Your goal. Track down each line that has the word "empty" and copy it.

Data segment.
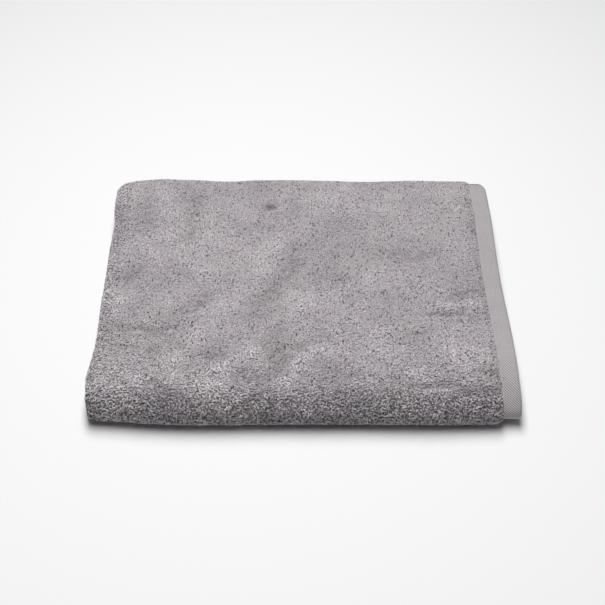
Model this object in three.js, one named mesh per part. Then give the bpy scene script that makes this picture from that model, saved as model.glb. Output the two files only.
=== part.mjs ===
// A grey terry pool towel, folded for the shelf: halved twice along its length, so that four layers lie on each other
// with the folds at the left and the hemmed ends at the right, and then halved across its width round the front fold.
// It is one piece of cloth, so it is one solid: the back-and-forth section of the four layers, led round the front fold.
// Units are millimetres. +X runs along the towel's length, from the folded side to the hems, +Y from the front fold to
// the back edges, and +Z up. The origin is the middle of the footprint, on the surface that the towel lies on.

import * as THREE from "three";

// The cloth as it is woven, cut and hemmed
const TOWEL_LENGTH = 1800;
const TOWEL_WIDTH = 800;
const PILE_THICKNESS = 5.4; // the ground weave with the loops of both faces
const HEM_WIDTH = 22; // the flat woven band at each short end, turned under and sewn
const HEM_THICKNESS = 2.2;
const HEM_STEP = 7; // the loops end over this distance
const SIDE_HEM_WIDTH = 9; // the narrow hem along each long side
const SIDE_HEM_THICKNESS = 4.2;
const SIDE_EDGE_THICKNESS = 2.6; // the rounded edge itself

// How the layers lie
const LAYERS = 4;
const LAYER_GAP = 0.6;
const HALF_GAP = 0.8; // half of the gap between the upper and the lower four layers
const INNER_FOLD_INSET = 6; // the fold among the hems stops short of the top hem's end
const UNDER_HEM_INSET = 3; // and so does the second hem

// Sizes that follow from them
const PITCH = PILE_THICKNESS + LAYER_GAP;
const STACK = LAYERS * PILE_THICKNESS + (LAYERS - 1) * LAYER_GAP;
const SIDE_RADIUS = STACK / 2;
const INNER_RADIUS = (2 * PILE_THICKNESS + LAYER_GAP) / 2;
const FRONT_RADIUS = HALF_GAP + STACK;
const TURN_LINES = (Math.PI * (LAYERS - 1 + 2) * PITCH) / 2; // the middle lines of the three turns, one of them wide
const FOLDED_WIDTH =
  (TOWEL_LENGTH - TURN_LINES + 4 * SIDE_RADIUS + 2 * (INNER_FOLD_INSET + INNER_RADIUS) + UNDER_HEM_INSET) / 4;
const FOLDED_DEPTH = (TOWEL_WIDTH - Math.PI * (HALF_GAP + STACK / 2)) / 2 + FRONT_RADIUS;
const HALF_WIDTH = FOLDED_WIDTH / 2;
const HALF_DEPTH = FOLDED_DEPTH / 2;
const LEFT_CENTRE = -HALF_WIDTH + SIDE_RADIUS;
const RIGHT_CENTRE = HALF_WIDTH - INNER_FOLD_INSET - INNER_RADIUS;
const HEM_LINE = HALF_WIDTH - HEM_WIDTH;

// How finely the solid is cut: shares of a run across the layers, steps of each turn, and steps of the way round
const RUN_SHARES = [0, 0.035, 0.08, 0.16, 0.27, 0.39, 0.51, 0.63, 0.75, 0.88, 1];
const WIDE_TURN_STEPS = 8;
const TIGHT_TURN_STEPS = 5;
const FRONT_STEPS = 10;
const FLAT_SHARES = [0.025, 0.06, 0.11, 0.19, 0.29, 0.4, 0.52, 0.64, 0.76, 0.88];

// The cloth's middle line across the layers, from the top hem to the one under it. Level 3 is the outermost layer and
// level 0 the innermost. face is 1 where the towel's outer face looks up, or to the outside of a turn.
const FOLDED_LINE = [
  { part: "run", level: 3, from: HALF_WIDTH, to: LEFT_CENTRE, face: 1 },
  { part: "turn", way: -1, from: 3, to: 0, steps: WIDE_TURN_STEPS, face: 1 },
  { part: "run", level: 0, from: LEFT_CENTRE, to: RIGHT_CENTRE, face: -1 },
  { part: "turn", way: 1, from: 0, to: 1, steps: TIGHT_TURN_STEPS, face: 1 },
  { part: "run", level: 1, from: RIGHT_CENTRE, to: LEFT_CENTRE, face: 1 },
  { part: "turn", way: -1, from: 1, to: 2, steps: TIGHT_TURN_STEPS, face: -1 },
  { part: "run", level: 2, from: LEFT_CENTRE, to: HALF_WIDTH - UNDER_HEM_INSET, face: -1 },
];

// The rounded corners, as the stretch of each edge that the round takes up. The front ones lie round the front fold.
const CORNERS = [
  { sideX: -1, sideY: 1, across: 27, along: 19 },
  { sideX: 1, sideY: 1, across: 9, along: 17 },
];
const FRONT_CORNER = { along: 7, width: 150 };
const LOWER_LEFT_INSET = 3; // the lower four layers start this much further in than the upper four

// Where the edges are drawn in, or let out where depth is negative: the place along the edge, how deep, and over what
// half width
const EDGE_DRAWS = [
  { axis: "y", way: 1, at: -94, depth: 3.5, width: 26 },
  { axis: "y", way: 1, at: 80, depth: 3, width: 30 },
  { axis: "y", way: 1, at: 205, depth: 3.5, width: 110 },
  { axis: "x", way: 1, at: 15, depth: 3.2, width: 90 },
  { axis: "x", way: -1, at: -92, depth: 2.6, width: 45 },
  { axis: "x", way: -1, at: 160, depth: -4, width: 40 },
  { axis: "x", way: -1, at: -160, depth: -1.5, width: 25 },
];
const EDGE_DRAW_REACH = 90; // how far into the towel a drawn-in edge is felt
const BACK_STAGGER = 3; // the outermost layers end this much short of the innermost ones

// How the height eases off towards the edges, as shares of the full height, and the soft hollows in the top
const EDGE_DROPS = [
  { axis: "y", way: 1, share: 0.15, width: 100 },
  { axis: "y", way: -1, share: 0.05, width: 110 },
  { axis: "x", way: -1, share: 0.05, width: 95 },
];
const HOLLOWS = [
  { x: -150, y: 70, share: 0.025, wide: 55, deep: 60 },
  { x: -30, y: -95, share: 0.03, wide: 70, deep: 40 },
  { x: 120, y: -60, share: 0.035, wide: 80, deep: 35 },
  { x: 40, y: 110, share: 0.02, wide: 60, deep: 50 },
];

const clamp01 = (v) => Math.min(1, Math.max(0, v));

// 0 at from, 1 at to, and smooth between them
function ease(from, to, v) {
  const t = clamp01((v - from) / (to - from));
  return t * t * (3 - 2 * t);
}

const mix = (a, b, share) => a + (b - a) * share;
const bell = (v, width) => Math.exp(-((v / width) ** 2));

// The cloth's thickness at a place along the folded width: loops, or the flat hem
const thicknessAt = (x) => mix(PILE_THICKNESS, HEM_THICKNESS, clamp01((x - HEM_LINE) / HEM_STEP + 0.5));

// The middle of a layer above the innermost face. The hems lie lower, because they are thin and lie on each other.
function layerMiddle(level, x) {
  const thickness = level < 2 ? PILE_THICKNESS : thicknessAt(x);
  const under = level < 3 ? level * PITCH : 2 * PITCH + thickness + LAYER_GAP;
  return under + thickness / 2;
}

// The places at which a run across the layers is cut. Only a run that ends in a hem goes past the hem's step.
function runPlaces(row) {
  const far = Math.max(row.from, row.to);
  const stepStart = HEM_LINE - HEM_STEP / 2;
  const places = RUN_SHARES.map((share) => mix(LEFT_CENTRE, stepStart, share));
  if (row.level >= 2) places.push(HEM_LINE, stepStart + HEM_STEP);
  places.push(far);
  return row.from > row.to ? places.reverse() : places;
}

// The middle line as a list of points, each with the way that the outer face looks there and half the thickness
function middleLine() {
  const points = [];
  for (const row of FOLDED_LINE) {
    if (row.part === "run") {
      for (const x of runPlaces(row)) {
        const half = (row.level < 2 ? PILE_THICKNESS : thicknessAt(x)) / 2;
        points.push({ x, rise: layerMiddle(row.level, x), faceX: 0, faceRise: row.face, half });
      }
      continue;
    }
    const centre = row.way < 0 ? LEFT_CENTRE : RIGHT_CENTRE;
    const [start, end] = [layerMiddle(row.from, centre), layerMiddle(row.to, centre)];
    const radius = Math.abs(end - start) / 2;
    const sense = Math.sign(start - end);
    for (let i = 1; i < row.steps; i++) {
      const angle = (Math.PI * i) / row.steps;
      const [outX, outRise] = [row.way * Math.sin(angle), sense * Math.cos(angle)];
      points.push({
        x: centre + radius * outX,
        rise: (start + end) / 2 + radius * outRise,
        faceX: row.face * outX,
        faceRise: row.face * outRise,
        half: PILE_THICKNESS / 2,
      });
    }
  }
  return points;
}

// The way round the front fold: places on the upper half from the back edge, the turn, and the lower half. most is the
// greatest thickness that the cloth has there, because the long sides are hemmed.
function wayRound() {
  const centre = -HALF_DEPTH + FRONT_RADIUS;
  const sideHem = HALF_DEPTH - SIDE_HEM_WIDTH;
  const flat = [
    { y: HALF_DEPTH, most: SIDE_EDGE_THICKNESS },
    { y: HALF_DEPTH - SIDE_EDGE_THICKNESS / 2, most: SIDE_HEM_THICKNESS },
    { y: sideHem, most: SIDE_HEM_THICKNESS },
    { y: sideHem - PILE_THICKNESS, most: PILE_THICKNESS },
    ...FLAT_SHARES.map((share) => ({ y: mix(sideHem - PILE_THICKNESS, centre, share), most: PILE_THICKNESS })),
  ];
  const turn = Array.from({ length: FRONT_STEPS + 1 }, (_, i) => ({
    y: centre,
    angle: (Math.PI * i) / FRONT_STEPS,
    most: PILE_THICKNESS,
  }));
  const upper = flat.map((stop) => ({ ...stop, angle: 0 }));
  const lower = flat.map((stop) => ({ ...stop, angle: Math.PI })).reverse();
  return [...upper, ...turn, ...lower];
}

// The share of its full height that the folded towel has at a place
function heightShare(x, y) {
  let share = 1;
  for (const drop of EDGE_DROPS) {
    const [v, half] = drop.axis === "x" ? [x, HALF_WIDTH] : [y, HALF_DEPTH];
    share -= drop.share * ease(half - drop.width, half, v * drop.way);
  }
  for (const hollow of HOLLOWS)
    share -= hollow.share * bell(x - hollow.x, hollow.wide) * bell(y - hollow.y, hollow.deep);
  return share;
}

// Rounds a corner: the square beyond the round's start is drawn together into a quarter of an oval
function roundCorner(point, corner) {
  const startX = HALF_WIDTH - corner.across;
  const startY = HALF_DEPTH - corner.along;
  const u = clamp01((point.x * corner.sideX - startX) / corner.across);
  const v = clamp01((point.y * corner.sideY - startY) / corner.along);
  if (u === 0 || v === 0) return;
  point.x = corner.sideX * (startX + corner.across * u * Math.sqrt(1 - (v * v) / 2));
  point.y = corner.sideY * (startY + corner.along * v * Math.sqrt(1 - (u * u) / 2));
}

// Moves a point of the straight fold to where it lies in the soft one. The foot stays flat.
function soften(x, y, z) {
  const point = new THREE.Vector3(x, y, z * heightShare(x, y));
  for (const corner of CORNERS) roundCorner(point, corner);
  for (const draw of EDGE_DRAWS) {
    const across = draw.axis === "x";
    const [v, half, along] = across ? [x, HALF_WIDTH, y] : [y, HALF_DEPTH, x];
    const reach = ease(half - EDGE_DRAW_REACH, half, v * draw.way);
    point[draw.axis] -= draw.way * draw.depth * reach * bell(along - draw.at, draw.width);
  }
  const stagger = (BACK_STAGGER * Math.abs(z - FRONT_RADIUS)) / FRONT_RADIUS;
  point.y -= stagger * ease(HALF_DEPTH - EDGE_DRAW_REACH, HALF_DEPTH, y);
  const low = 1 - ease(FRONT_RADIUS * 0.85, FRONT_RADIUS * 1.15, z);
  point.x += LOWER_LEFT_INSET * low * ease(HALF_WIDTH - EDGE_DRAW_REACH, HALF_WIDTH, -x);
  const atLeft = ease(HALF_WIDTH - FRONT_CORNER.width, HALF_WIDTH, -x) ** 2;
  point.y += FRONT_CORNER.along * atLeft * ease(HALF_DEPTH - EDGE_DRAW_REACH, HALF_DEPTH, -y);
  return point;
}

// Leads the section of the layers round the front fold and closes it at both back edges
function foldedCloth() {
  const line = middleLine();
  const stops = wayRound();
  const outline = [
    ...line.map((point) => ({ ...point, side: 1 })),
    ...line.map((point) => ({ ...point, side: -1 })).reverse(),
  ];
  const place = (point, stop) => {
    const out = point.side * Math.min(point.half, stop.most / 2);
    const x = point.x + out * point.faceX;
    const radius = HALF_GAP + point.rise + out * point.faceRise;
    const y = stop.y - radius * Math.sin(stop.angle);
    return soften(x, y, FRONT_RADIUS + radius * Math.cos(stop.angle));
  };
  const positions = stops.flatMap((stop) => outline.flatMap((point) => place(point, stop).toArray()));
  const count = outline.length;
  const faces = [];
  for (let j = 0; j + 1 < stops.length; j++)
    for (let i = 0; i < count; i++) {
      const next = (i + 1) % count;
      const [a, b, c, d] = [j * count + i, j * count + next, (j + 1) * count + next, (j + 1) * count + i];
      faces.push(a, b, c, a, c, d);
    }
  // Each back edge is closed across the cloth, from its outer face to its inner one
  const last = (stops.length - 1) * count;
  for (let i = 0; i + 1 < line.length; i++) {
    const [a, b, c, d] = [i, i + 1, count - 2 - i, count - 1 - i];
    faces.push(a, c, b, a, d, c);
    faces.push(last + a, last + b, last + c, last + a, last + c, last + d);
  }
  const geometry = new THREE.BufferGeometry();
  geometry.setAttribute("position", new THREE.Float32BufferAttribute(positions, 3));
  geometry.setIndex(faces);
  geometry.computeBoundingBox();
  const middle = geometry.boundingBox.getCenter(new THREE.Vector3());
  geometry.translate(-middle.x, -middle.y, 0);
  geometry.computeVertexNormals();
  return geometry;
}

const terry = new THREE.MeshStandardMaterial({ color: 0x9c979a, roughness: 0.95, metalness: 0 });

const cloth = new THREE.Mesh(foldedCloth(), terry);
cloth.name = "towel_cloth";

const towel = new THREE.Group();
towel.add(cloth);

export default towel;
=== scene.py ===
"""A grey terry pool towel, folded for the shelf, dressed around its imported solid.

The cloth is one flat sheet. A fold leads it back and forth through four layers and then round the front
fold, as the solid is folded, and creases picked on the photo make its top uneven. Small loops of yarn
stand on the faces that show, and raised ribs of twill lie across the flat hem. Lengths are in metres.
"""

from __future__ import annotations

import logging
import math
from dataclasses import dataclass
from enum import Enum
from functools import cached_property
from typing import NamedTuple

import bmesh
import bpy
import numpy as np
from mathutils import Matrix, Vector


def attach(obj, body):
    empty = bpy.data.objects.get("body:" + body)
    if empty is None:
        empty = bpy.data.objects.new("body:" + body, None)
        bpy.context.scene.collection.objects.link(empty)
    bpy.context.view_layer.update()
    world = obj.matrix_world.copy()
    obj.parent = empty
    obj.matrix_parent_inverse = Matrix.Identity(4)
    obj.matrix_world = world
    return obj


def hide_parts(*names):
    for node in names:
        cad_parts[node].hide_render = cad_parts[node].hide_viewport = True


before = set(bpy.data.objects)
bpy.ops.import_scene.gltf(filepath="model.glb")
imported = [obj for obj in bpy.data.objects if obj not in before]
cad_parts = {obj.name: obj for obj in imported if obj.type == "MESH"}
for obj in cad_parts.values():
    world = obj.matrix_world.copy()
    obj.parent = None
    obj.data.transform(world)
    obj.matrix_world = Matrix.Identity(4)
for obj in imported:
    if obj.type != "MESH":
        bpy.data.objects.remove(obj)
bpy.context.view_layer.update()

CLOTH_NODE = "towel_cloth"
BODY = "root"
MM = 0.001
CLOTH_LENGTH = 1.8
CLOTH_WIDTH = 0.8
RIB_PITCH = 2.35 * MM
RIB_SLANT = math.radians(53)

log = logging.getLogger("folded_towel")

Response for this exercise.
    empty = bpy.data.objects.get("body:" + body)
    if empty is None:
        empty = bpy.data.objects.new("body:" + body, None)
        bpy.context.scene.collection.objects.link(empty)
    obj.parent = empty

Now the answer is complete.